Zzang! Candy Campaign Kicks Off January Promotion
I’m pretty convinced that Zzang! bars have essentially remade the way everyone around Zingerman’s (and a lot of our regular customers) think about candy bars. In the same way that Bakehouse rye and Farm breads and Creamery cream cheese (just to name some that come to my mind) have altered the way we think about those foods, I think the same thing is happening with Zzang! bars. We pay more for to eat these more traditional, more full flavored foods, but we’ve just come to accept them as the “norm” (I know, we’re spoiled).
Anyways, with that in mind . . . I’m on the campaign to get ever more folks of all ages, around and beyond Ann Arbor, to make the mental move to better candy in the same way everyone around here has done in the last couple years with so many other foods.

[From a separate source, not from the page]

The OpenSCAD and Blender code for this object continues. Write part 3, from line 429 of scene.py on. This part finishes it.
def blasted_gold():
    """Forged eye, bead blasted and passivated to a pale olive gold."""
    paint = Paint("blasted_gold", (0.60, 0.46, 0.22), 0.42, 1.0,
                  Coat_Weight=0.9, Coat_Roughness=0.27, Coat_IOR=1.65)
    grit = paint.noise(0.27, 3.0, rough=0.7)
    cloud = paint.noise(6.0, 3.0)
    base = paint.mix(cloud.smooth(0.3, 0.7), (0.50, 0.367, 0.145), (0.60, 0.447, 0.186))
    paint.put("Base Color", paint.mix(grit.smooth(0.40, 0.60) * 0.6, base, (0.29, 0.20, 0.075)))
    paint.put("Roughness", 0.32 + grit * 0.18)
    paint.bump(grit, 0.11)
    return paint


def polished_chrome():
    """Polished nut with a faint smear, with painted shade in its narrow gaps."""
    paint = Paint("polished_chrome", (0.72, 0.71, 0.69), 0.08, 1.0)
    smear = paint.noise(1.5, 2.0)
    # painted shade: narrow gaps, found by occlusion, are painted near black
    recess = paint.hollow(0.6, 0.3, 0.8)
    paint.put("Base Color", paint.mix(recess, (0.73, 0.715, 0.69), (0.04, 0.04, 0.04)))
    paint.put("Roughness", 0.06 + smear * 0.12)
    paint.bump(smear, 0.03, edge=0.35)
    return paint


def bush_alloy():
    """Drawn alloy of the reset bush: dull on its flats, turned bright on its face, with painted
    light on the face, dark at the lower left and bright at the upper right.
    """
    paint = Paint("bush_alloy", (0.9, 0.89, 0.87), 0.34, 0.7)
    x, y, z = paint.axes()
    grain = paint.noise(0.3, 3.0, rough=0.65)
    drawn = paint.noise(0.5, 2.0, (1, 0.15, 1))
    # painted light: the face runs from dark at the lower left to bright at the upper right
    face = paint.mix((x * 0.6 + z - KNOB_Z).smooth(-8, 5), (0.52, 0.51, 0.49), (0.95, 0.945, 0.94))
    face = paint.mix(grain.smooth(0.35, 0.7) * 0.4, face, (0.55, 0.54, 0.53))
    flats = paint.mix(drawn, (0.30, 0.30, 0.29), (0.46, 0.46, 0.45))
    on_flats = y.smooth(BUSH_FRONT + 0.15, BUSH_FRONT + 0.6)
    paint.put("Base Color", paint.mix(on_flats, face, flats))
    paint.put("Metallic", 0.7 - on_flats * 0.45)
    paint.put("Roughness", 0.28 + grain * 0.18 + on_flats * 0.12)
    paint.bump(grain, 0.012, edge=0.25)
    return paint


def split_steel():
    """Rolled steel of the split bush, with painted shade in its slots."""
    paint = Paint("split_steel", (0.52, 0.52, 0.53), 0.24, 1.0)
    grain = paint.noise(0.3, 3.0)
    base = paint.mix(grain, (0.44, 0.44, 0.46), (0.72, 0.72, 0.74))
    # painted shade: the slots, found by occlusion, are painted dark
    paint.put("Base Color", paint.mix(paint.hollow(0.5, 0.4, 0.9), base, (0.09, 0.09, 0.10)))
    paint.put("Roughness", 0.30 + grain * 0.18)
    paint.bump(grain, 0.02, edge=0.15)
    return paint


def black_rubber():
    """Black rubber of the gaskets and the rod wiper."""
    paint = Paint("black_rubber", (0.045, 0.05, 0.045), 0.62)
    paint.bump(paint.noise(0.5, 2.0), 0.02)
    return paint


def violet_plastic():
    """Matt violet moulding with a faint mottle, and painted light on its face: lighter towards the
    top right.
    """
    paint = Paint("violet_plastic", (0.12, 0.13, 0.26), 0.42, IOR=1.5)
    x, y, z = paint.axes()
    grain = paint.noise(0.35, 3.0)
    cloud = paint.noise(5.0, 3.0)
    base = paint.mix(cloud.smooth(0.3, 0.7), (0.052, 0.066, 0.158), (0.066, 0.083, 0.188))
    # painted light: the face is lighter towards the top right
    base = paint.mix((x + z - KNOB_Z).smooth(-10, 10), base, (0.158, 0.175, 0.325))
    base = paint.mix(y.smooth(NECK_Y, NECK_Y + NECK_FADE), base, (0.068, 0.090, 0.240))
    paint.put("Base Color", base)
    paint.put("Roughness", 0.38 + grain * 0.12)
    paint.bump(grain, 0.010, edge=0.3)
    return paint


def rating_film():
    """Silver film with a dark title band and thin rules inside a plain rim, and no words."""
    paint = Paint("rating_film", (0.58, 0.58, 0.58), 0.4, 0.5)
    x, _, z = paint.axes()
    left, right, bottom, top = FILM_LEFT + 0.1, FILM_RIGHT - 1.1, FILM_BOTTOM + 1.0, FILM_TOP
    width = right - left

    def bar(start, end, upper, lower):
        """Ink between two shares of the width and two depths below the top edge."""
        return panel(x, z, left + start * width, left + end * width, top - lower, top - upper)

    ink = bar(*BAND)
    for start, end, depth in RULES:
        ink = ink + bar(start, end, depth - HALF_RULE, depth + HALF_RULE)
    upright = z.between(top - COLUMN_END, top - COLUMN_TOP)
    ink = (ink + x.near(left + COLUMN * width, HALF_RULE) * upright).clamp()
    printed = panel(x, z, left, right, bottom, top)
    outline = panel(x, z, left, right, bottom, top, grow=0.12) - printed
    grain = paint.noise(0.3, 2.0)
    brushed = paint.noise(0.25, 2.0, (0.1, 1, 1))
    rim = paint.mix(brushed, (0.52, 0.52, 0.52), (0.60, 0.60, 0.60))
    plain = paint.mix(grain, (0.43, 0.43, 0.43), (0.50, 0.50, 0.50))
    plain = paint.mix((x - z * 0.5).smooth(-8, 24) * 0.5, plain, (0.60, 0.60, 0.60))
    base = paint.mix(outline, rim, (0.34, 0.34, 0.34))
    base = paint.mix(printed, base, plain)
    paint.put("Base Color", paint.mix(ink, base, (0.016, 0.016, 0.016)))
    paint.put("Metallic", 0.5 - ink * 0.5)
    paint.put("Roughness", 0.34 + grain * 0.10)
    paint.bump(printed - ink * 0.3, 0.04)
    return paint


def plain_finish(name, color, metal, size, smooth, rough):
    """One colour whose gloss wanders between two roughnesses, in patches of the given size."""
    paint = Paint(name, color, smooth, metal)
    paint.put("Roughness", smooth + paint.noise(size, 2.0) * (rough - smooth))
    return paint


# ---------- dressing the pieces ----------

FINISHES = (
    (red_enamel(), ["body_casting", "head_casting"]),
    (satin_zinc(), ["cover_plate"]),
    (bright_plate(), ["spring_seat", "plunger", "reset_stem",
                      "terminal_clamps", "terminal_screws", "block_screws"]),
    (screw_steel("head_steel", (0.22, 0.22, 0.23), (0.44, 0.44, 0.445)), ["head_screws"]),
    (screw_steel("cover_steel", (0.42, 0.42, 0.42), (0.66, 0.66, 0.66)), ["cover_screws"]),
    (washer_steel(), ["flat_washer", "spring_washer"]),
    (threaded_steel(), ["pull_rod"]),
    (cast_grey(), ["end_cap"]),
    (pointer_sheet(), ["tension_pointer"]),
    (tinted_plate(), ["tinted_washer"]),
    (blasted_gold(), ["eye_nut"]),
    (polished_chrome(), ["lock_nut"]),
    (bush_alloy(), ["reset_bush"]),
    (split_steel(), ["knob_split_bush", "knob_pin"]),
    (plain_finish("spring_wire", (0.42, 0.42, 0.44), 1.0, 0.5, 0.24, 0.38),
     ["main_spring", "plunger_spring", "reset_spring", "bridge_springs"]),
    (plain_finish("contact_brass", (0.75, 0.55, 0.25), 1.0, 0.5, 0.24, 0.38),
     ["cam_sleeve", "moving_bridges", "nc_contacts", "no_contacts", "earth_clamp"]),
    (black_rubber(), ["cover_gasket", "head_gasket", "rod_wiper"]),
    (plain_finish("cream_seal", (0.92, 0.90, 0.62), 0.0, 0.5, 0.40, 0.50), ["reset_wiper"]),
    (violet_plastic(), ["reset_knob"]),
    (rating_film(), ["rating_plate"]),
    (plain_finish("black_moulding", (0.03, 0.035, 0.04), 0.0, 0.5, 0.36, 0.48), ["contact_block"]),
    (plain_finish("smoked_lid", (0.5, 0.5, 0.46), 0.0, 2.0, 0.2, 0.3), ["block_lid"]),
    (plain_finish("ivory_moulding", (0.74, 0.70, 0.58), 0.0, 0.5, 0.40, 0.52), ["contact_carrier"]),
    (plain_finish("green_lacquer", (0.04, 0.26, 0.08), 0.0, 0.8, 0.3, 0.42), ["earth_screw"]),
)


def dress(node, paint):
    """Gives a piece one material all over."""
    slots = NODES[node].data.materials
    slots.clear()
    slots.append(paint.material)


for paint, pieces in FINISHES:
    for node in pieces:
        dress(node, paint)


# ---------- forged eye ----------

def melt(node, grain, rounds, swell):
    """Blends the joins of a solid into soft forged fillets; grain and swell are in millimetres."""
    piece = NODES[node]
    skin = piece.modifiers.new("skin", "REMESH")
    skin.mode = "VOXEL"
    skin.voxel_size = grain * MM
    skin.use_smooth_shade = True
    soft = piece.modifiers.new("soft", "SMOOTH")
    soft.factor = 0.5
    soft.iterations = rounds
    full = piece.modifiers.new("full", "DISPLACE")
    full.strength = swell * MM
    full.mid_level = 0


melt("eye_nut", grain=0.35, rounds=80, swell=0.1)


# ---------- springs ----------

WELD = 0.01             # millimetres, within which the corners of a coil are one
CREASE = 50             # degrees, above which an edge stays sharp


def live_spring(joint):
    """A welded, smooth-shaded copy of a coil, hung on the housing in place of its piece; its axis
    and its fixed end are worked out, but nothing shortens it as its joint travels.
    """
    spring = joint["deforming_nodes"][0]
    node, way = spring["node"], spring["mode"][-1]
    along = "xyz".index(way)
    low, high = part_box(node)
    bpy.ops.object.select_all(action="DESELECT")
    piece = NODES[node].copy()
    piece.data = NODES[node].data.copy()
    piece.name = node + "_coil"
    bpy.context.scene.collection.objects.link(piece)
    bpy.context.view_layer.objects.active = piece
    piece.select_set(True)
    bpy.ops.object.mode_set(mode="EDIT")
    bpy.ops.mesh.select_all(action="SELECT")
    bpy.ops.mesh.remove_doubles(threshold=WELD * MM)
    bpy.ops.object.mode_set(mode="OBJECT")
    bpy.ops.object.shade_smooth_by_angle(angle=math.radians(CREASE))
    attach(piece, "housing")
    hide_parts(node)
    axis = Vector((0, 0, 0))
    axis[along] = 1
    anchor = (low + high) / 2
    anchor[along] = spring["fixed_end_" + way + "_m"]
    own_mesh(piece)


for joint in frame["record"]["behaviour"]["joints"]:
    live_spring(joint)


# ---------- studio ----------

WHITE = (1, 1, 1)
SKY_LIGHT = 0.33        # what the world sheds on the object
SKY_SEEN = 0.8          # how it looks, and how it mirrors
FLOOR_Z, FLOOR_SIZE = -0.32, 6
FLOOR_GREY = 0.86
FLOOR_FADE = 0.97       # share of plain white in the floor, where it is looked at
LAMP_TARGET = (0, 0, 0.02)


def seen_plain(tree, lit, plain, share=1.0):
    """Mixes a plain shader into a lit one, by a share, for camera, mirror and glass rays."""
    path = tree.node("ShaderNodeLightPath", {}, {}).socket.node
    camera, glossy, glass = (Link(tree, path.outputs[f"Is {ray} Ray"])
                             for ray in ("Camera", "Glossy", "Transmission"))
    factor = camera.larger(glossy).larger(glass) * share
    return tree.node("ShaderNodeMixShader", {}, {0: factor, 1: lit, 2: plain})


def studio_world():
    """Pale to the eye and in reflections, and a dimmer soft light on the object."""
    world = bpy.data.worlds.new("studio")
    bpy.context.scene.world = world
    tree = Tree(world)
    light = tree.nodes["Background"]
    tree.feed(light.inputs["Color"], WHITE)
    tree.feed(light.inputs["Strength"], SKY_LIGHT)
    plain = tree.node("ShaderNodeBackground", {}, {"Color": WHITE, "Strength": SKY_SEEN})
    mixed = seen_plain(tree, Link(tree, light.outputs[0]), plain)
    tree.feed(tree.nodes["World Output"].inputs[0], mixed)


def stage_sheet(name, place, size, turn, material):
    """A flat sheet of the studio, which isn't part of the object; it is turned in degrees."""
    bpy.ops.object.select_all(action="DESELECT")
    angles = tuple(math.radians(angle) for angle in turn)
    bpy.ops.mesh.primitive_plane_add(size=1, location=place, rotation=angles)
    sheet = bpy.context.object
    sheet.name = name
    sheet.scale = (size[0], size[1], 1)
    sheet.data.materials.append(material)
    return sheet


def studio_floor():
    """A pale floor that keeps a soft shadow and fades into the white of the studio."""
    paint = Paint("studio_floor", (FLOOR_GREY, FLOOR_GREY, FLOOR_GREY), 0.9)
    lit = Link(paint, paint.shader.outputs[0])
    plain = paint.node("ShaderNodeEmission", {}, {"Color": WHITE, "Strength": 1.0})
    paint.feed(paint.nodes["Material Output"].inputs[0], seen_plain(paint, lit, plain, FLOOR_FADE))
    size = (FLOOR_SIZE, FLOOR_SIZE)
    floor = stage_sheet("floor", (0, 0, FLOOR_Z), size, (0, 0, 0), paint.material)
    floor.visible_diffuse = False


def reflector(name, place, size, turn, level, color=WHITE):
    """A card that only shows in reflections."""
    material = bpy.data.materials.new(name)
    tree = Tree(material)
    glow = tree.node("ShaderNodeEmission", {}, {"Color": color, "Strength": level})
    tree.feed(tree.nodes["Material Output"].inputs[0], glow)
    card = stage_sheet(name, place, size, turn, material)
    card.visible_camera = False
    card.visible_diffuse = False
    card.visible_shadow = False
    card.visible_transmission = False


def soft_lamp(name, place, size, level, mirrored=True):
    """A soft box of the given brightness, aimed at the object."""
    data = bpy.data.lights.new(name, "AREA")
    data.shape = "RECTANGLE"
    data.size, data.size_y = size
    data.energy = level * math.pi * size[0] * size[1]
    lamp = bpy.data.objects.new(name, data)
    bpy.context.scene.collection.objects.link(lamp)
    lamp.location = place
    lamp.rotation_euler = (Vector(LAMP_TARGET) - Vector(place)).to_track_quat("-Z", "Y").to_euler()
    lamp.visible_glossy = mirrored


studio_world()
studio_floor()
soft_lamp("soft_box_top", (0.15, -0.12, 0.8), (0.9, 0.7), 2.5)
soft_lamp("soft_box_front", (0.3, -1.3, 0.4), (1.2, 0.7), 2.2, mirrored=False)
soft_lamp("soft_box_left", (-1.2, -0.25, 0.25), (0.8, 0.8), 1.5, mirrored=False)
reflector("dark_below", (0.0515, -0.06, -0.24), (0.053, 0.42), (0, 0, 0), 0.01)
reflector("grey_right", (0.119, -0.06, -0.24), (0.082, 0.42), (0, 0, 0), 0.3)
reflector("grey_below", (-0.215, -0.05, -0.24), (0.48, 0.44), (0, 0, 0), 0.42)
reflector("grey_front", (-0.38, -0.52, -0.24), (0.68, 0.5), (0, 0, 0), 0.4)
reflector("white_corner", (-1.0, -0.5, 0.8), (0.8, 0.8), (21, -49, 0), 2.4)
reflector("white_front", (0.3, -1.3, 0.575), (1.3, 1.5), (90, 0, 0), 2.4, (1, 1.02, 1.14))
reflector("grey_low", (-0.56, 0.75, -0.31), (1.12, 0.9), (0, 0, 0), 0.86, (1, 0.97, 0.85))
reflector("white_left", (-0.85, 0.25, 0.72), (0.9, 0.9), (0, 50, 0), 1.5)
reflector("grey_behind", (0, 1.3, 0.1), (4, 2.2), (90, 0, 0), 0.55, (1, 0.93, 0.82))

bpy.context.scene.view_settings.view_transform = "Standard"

I want to help people understand the difference in flavor between fresh candy and candy that can sit on the shelf for weeks. I also want to really get across what a big taste difference it makes when you’re willing to invest in the kinds of ingredients Charlie uses in the Zzang! bars. Really, a big commercial candy maker would never consider using ingredients like these. The flavor is, like, fifty nine times better than the stuff everyone is used to buying elsewhere.

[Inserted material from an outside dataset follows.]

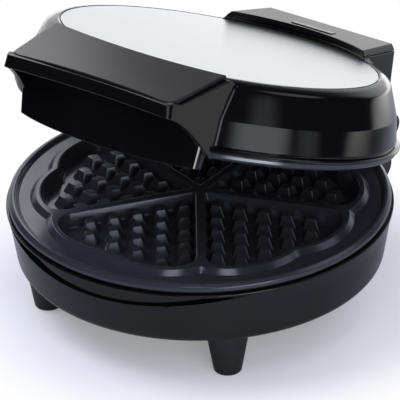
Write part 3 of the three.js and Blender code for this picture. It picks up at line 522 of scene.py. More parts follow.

Starting with the former—freshness—it’s not really new news in the food world in general; most everyone who eats well has long ago figured out the import of freshness with produce, roasted coffee, olive oil and a host of other things we eat and drink. Freshness counts for candy, too!

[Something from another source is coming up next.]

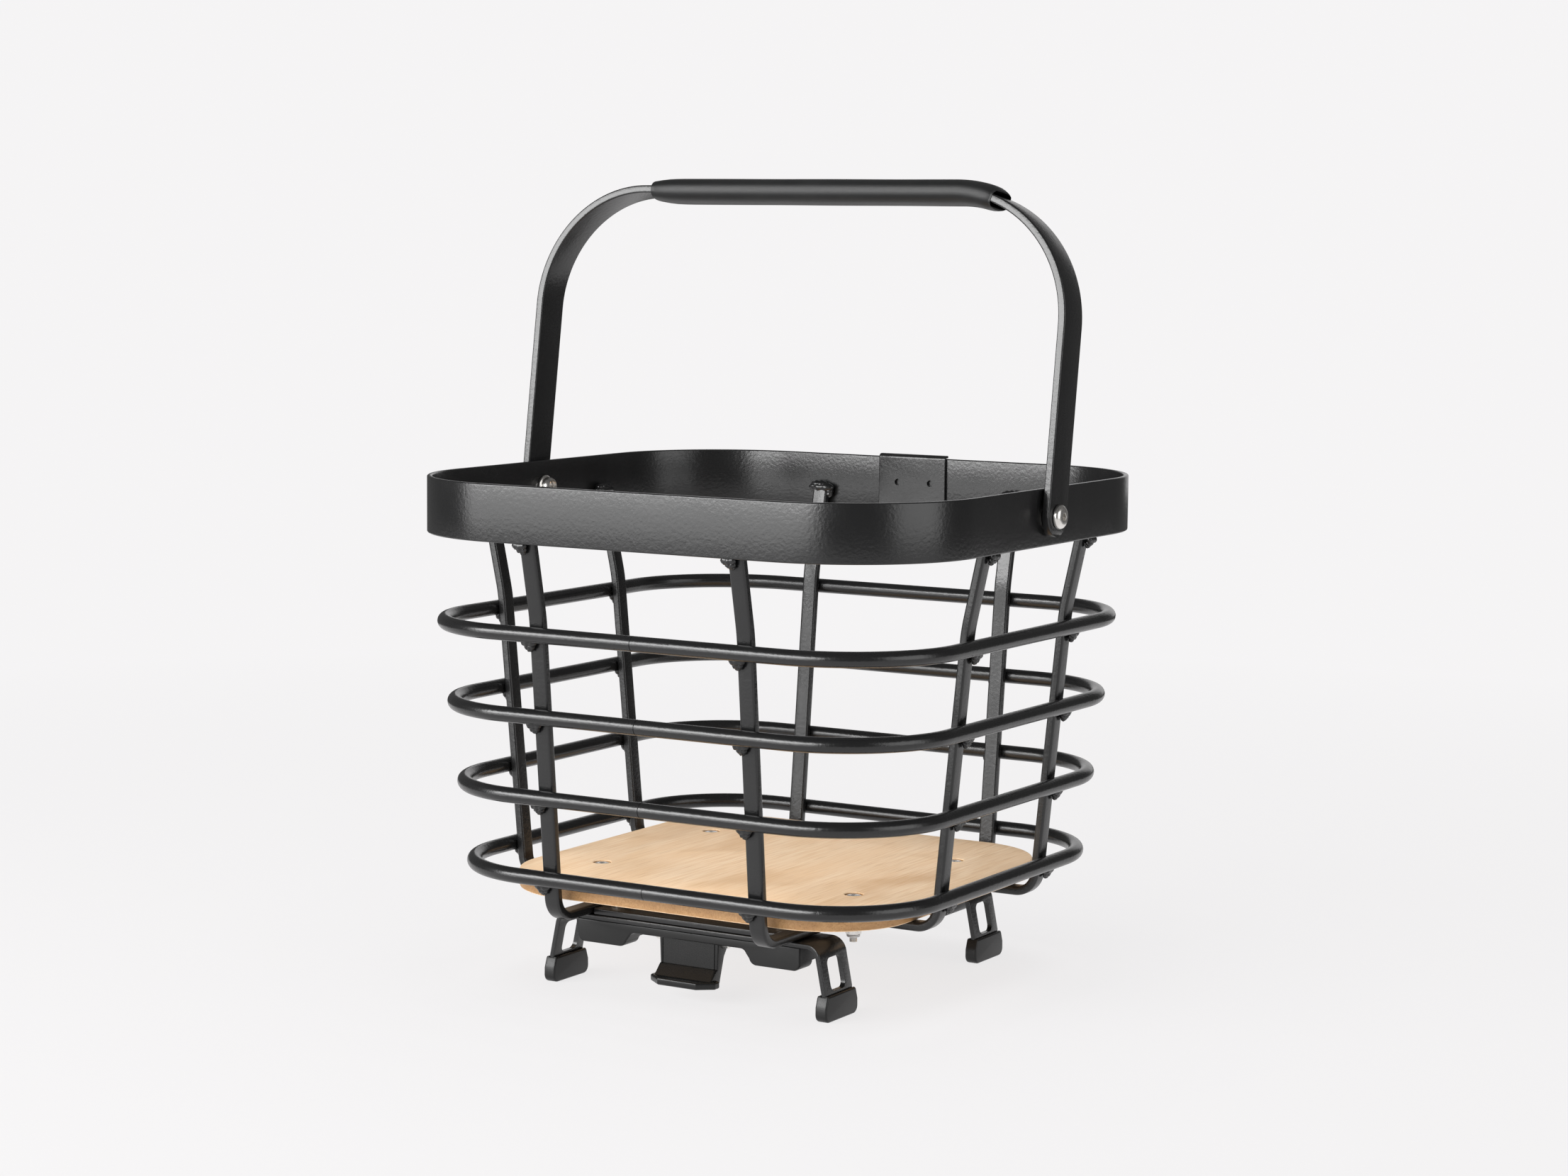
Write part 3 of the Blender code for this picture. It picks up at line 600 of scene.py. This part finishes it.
def crossings(index):
    """Where bars meet a hoop's level: the bar's row, the ways out and along the side, the hoop's reach."""
    reach = hoop_half(index)
    side_way, end_way = Vector((1, 0, 0)), Vector((0, 1, 0))
    rows = []
    for end in (-1, 1):
        for node in ("side_bar_left", "side_bar_right"):
            row = Vector((middle(node).x, MIDDLE_Y, 0))
            rows.append((row, Vector((0, end, 0)), side_way, reach[1]))
        for node in ("cross_bar_front", "cross_bar_rear"):
            row = Vector((0, middle(node).y, 0))
            rows.append((row, Vector((end, 0, 0)), end_way, reach[0]))
    return rows


def make_welds(material):
    """Beads under each hoop at every bar, at the rim's lower edge, and over the bar ends inside the rim."""
    beads = []
    for i in range(4):
        level = Vector((0, 0, middle(f"hoop_{i + 1}").z))
        for row, out, along, reach in crossings(i):
            shift = (3.2 if out.x else -3.2) + (RANDOM.random() - 0.5) * 1.4
            spot = row + out * (reach - 2.4 * MM) + level + along * shift * MM
            beads += hanging_beads(spot, out, along, HOOP_BEADS)
    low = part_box("rim_band")[0][2]
    half = half_size("rim_band")
    for row, out, along, reach in crossings(0):
        rim = half.y if out.y else half.x
        beads += rim_beads(row + out * rim, out, along, low)
    piece("weld_beads", joined(beads), material, "frame")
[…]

Obviously, not everything is better in its fresh state. Some foods are made to last—we’ve got a pretty fantastic wheel of two year old Comte cheese in the Deli right now that’s delicious. We’ve got balsamics that probably date back to before Emma Goldman ever left Lithuania (1885) or before the Nueskes went to Wittenberg, Wisconsin from their native Germany along with their family recipes for bacon and ham (1882). And of course there are loads of wines before they get sold, and dry cured hams at the deli that are aged for two or three years. But those are foods that are supposed to be aged before they’re at their best.
Candy bars are a different story—they don’t get better as they get older. Charlie started saying it like six years ago. The flavors are simply livelier and more lustrous and just better when the candy is fresh from the manufactory. It’s not like the bars are going to be spoiled in six months, but they aren’t as goo. Over time the sugars break down; the flavors blur. Commercial bars avoid this problem by loading up on ingredients that keep them as is for, literally, years.
Then there are the better ingredients. You can’t make great candy out of mediocre raw materials. Better chocolate, better nuts, honey, sea salt, etc. Handmade cashew brittle, handmade nougats. Literally everything in each bar is better. And again, you really can taste the difference.
With all that in mind, the truth is that I think we’re all sort of spoiled around here—living near the Candy Manufactory is like having a really good local bakery, while most of the rest of the world is still making do with Wonder Bread. That’s starting to change as the Zzang bars make their way into so many other stores around the country.
While I’m on the subject, let me just say out loud that there’s no question that these bars—like our bread or Neal’s Yard Dairy cheeses or whatever else—cost more. If you use good stuff and make ‘em by hand it’s safe to say that they’re gonna have a higher price than all that commercial candy that everyone’s been accustomed to for so long now. But hey, there was candy before there were big factories. And now, thanks to Charlie (and Sara and Freddy and Amy and Frank everyone else involved) there’s candy after big factories. Those of us in Ann Arbor and folks near a Zzang! retailer (or, really, anyone with an internet connection since they’re available Zingerman’s Mail Order) no longer have to settle.